I can happily watch TV through my laptop with the internal speaker and entertain a room of friends without anyone cringing. You know why? It's good enough. If you asked me if I could save £5 by not having 7.2 surround on my computer's sound card, or 96KHz mixing, or whatever, I'd do it.
Maybe, just maybe, some people are overly fussy and think they need these things, or actually do need these things and want to make EVERYONE else have them for no good reason (possibly to make them cheaper for the person to get their "specialised" hardware? I don't know). If *YOU* can hear the difference, you go buy them. Don't tell everyone else what they should or should not be buying, listening to, or watching.
Me? Hell, if push comes to shove, I'll pull a pair of in-the-ears out of the "60p" box in Maplin's if I really need them. I'll barely notice. I suspect almost everyone on the planet is pretty much the same. Back in the 80's, I don't remember anyone complaining about the audio quality from the huge over-the-ear school headphones that all plugged into a splitter box out of the back of a cassette player.
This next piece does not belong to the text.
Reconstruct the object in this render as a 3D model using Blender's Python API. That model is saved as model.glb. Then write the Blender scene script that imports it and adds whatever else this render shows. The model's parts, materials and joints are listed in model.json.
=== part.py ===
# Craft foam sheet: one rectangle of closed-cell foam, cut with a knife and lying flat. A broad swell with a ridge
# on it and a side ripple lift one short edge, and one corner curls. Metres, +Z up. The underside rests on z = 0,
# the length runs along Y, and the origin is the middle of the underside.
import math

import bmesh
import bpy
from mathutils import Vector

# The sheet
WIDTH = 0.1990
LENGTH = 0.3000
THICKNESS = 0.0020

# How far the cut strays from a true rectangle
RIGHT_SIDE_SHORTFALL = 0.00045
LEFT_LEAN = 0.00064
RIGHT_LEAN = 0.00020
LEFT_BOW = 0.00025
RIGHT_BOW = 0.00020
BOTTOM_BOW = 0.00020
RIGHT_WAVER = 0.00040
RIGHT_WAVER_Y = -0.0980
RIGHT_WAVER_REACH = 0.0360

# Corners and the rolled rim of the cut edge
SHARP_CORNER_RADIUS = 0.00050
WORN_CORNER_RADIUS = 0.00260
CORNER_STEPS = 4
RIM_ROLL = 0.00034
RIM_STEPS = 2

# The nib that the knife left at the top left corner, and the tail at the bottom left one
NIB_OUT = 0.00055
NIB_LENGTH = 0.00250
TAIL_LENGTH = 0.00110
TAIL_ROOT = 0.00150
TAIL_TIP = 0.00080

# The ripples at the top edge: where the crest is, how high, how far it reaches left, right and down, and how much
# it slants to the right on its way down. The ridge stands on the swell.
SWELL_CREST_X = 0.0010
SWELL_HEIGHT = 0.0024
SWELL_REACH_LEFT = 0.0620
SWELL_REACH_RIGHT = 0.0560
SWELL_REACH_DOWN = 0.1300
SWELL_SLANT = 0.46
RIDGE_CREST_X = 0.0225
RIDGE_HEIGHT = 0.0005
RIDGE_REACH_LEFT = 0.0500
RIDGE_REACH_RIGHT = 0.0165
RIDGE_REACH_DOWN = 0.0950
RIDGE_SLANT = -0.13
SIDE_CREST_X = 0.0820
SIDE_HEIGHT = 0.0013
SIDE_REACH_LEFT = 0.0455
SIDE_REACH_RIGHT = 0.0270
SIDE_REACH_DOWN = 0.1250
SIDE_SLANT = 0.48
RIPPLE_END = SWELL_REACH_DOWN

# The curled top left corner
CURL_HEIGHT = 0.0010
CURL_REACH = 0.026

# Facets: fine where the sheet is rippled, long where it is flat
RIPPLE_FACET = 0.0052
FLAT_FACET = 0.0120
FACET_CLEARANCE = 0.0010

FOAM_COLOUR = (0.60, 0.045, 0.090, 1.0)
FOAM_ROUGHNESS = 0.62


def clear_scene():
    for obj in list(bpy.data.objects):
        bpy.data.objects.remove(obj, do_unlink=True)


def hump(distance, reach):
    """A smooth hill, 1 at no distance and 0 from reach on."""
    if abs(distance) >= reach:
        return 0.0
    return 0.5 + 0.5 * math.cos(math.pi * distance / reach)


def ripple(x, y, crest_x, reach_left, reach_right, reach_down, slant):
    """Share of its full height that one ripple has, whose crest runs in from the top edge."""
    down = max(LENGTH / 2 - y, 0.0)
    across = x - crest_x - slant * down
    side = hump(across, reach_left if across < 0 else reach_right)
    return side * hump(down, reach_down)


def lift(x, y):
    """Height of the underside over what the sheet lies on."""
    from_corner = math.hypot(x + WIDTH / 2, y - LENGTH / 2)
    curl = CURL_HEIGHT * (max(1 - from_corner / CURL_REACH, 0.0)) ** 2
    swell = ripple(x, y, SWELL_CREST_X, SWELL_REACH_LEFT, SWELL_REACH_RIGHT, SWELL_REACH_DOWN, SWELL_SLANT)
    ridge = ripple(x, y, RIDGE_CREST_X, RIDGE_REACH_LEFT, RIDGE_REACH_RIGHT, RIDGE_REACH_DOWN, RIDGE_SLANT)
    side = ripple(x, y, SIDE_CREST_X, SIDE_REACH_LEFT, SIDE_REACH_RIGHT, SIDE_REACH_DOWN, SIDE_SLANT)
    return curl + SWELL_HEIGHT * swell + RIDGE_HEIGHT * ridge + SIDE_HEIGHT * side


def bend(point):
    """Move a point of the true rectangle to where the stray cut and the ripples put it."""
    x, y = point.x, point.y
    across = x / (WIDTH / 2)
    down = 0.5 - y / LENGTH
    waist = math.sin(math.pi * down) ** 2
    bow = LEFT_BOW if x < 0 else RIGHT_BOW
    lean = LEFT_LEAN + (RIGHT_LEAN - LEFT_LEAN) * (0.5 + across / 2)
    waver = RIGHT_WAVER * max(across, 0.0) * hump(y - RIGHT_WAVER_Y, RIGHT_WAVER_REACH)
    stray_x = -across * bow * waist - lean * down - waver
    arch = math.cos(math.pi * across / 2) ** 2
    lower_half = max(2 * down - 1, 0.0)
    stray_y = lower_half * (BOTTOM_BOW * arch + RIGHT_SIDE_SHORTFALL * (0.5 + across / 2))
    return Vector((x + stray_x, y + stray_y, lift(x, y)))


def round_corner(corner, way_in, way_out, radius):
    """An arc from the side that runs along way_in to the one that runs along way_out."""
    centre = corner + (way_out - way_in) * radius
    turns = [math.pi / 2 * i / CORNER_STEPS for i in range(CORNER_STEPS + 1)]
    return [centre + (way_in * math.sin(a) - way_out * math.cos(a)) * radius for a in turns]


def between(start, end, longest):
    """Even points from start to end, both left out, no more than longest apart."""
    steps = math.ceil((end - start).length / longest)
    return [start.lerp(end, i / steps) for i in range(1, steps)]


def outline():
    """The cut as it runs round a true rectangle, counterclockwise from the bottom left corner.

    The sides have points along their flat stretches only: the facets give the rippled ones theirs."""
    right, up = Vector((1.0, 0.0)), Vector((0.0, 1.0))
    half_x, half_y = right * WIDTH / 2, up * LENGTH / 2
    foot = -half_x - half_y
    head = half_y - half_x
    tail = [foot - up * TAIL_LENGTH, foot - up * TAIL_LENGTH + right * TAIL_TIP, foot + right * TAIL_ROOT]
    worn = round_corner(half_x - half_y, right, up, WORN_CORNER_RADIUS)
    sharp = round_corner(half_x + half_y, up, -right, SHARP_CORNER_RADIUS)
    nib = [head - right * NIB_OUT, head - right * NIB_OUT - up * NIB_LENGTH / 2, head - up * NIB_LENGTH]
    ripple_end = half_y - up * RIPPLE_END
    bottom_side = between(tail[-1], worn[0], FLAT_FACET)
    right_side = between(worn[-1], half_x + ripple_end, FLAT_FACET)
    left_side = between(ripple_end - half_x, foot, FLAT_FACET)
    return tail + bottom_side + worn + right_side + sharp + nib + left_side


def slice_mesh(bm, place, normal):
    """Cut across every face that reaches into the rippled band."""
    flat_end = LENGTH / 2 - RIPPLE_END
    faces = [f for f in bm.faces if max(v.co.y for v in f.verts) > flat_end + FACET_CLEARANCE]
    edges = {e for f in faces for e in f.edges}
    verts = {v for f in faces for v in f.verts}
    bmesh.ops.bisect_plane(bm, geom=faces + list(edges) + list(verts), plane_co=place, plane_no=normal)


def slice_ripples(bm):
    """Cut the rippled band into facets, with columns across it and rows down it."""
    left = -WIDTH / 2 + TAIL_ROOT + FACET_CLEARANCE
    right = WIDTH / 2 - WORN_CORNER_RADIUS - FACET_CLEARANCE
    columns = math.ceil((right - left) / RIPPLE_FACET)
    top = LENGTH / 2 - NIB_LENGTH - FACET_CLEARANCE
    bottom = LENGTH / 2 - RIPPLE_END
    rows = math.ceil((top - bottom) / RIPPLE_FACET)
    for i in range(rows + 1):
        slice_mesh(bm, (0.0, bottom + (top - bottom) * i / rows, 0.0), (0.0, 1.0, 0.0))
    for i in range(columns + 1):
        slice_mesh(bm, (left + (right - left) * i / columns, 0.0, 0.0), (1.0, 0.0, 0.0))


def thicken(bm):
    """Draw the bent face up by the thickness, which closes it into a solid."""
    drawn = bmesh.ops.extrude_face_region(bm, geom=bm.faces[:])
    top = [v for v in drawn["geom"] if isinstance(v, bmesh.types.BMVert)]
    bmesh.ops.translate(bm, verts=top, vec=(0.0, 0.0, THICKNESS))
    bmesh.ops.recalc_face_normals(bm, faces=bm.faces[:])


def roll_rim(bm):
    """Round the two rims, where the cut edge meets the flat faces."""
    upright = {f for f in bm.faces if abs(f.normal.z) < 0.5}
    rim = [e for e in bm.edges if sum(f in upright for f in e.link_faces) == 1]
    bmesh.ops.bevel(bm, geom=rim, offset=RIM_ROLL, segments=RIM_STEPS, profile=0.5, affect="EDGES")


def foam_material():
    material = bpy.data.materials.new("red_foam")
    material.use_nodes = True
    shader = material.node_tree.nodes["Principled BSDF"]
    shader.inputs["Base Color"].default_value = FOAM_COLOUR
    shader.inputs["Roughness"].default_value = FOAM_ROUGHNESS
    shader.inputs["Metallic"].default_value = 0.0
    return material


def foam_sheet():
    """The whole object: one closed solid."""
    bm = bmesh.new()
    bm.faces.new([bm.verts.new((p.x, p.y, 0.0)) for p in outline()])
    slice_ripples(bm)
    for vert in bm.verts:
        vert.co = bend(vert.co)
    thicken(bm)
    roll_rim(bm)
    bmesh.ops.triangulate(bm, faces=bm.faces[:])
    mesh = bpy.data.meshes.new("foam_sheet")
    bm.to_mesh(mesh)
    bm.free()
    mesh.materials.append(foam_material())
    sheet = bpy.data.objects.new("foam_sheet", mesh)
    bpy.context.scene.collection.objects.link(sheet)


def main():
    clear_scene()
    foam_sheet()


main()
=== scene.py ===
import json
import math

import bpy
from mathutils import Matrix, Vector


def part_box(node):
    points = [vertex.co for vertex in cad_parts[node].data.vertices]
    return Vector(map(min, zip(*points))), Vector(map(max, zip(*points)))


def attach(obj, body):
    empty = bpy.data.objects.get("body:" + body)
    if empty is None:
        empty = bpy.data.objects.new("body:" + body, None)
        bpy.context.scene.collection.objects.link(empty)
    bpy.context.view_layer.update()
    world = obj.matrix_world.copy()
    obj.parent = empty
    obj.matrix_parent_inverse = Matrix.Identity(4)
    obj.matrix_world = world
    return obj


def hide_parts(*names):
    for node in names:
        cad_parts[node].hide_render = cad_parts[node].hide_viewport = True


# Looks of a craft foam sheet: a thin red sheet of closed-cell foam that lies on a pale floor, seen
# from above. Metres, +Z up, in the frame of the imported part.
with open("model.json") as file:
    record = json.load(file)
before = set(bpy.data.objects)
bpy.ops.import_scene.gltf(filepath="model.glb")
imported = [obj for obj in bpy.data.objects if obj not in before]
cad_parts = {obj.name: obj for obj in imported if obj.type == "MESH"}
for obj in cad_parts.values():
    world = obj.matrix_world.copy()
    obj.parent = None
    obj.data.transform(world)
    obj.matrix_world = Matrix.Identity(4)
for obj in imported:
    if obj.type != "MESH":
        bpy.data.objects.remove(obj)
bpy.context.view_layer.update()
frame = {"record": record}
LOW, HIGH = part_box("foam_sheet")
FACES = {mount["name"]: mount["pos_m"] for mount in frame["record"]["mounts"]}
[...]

I work in schools - found some pair that was LITERALLY from the 80's the other day in the "does anyone want these" bin, was tempted to keep them for myself but actually, they sound just the same as any other headphones I've ever tried that were a similar design. And nothing has a 5mm jack or whatever size it is any more.
Please stop telling people that audiophiles should somehow be deciding what the world listens to. That's like having sportscar enthusiasts dictate how fast milk floats should go.
If you can hear it, good for you. I'm quite happy with MP3, SD, 25-50fps, and having more money in my pocket. As are about 99% of the world.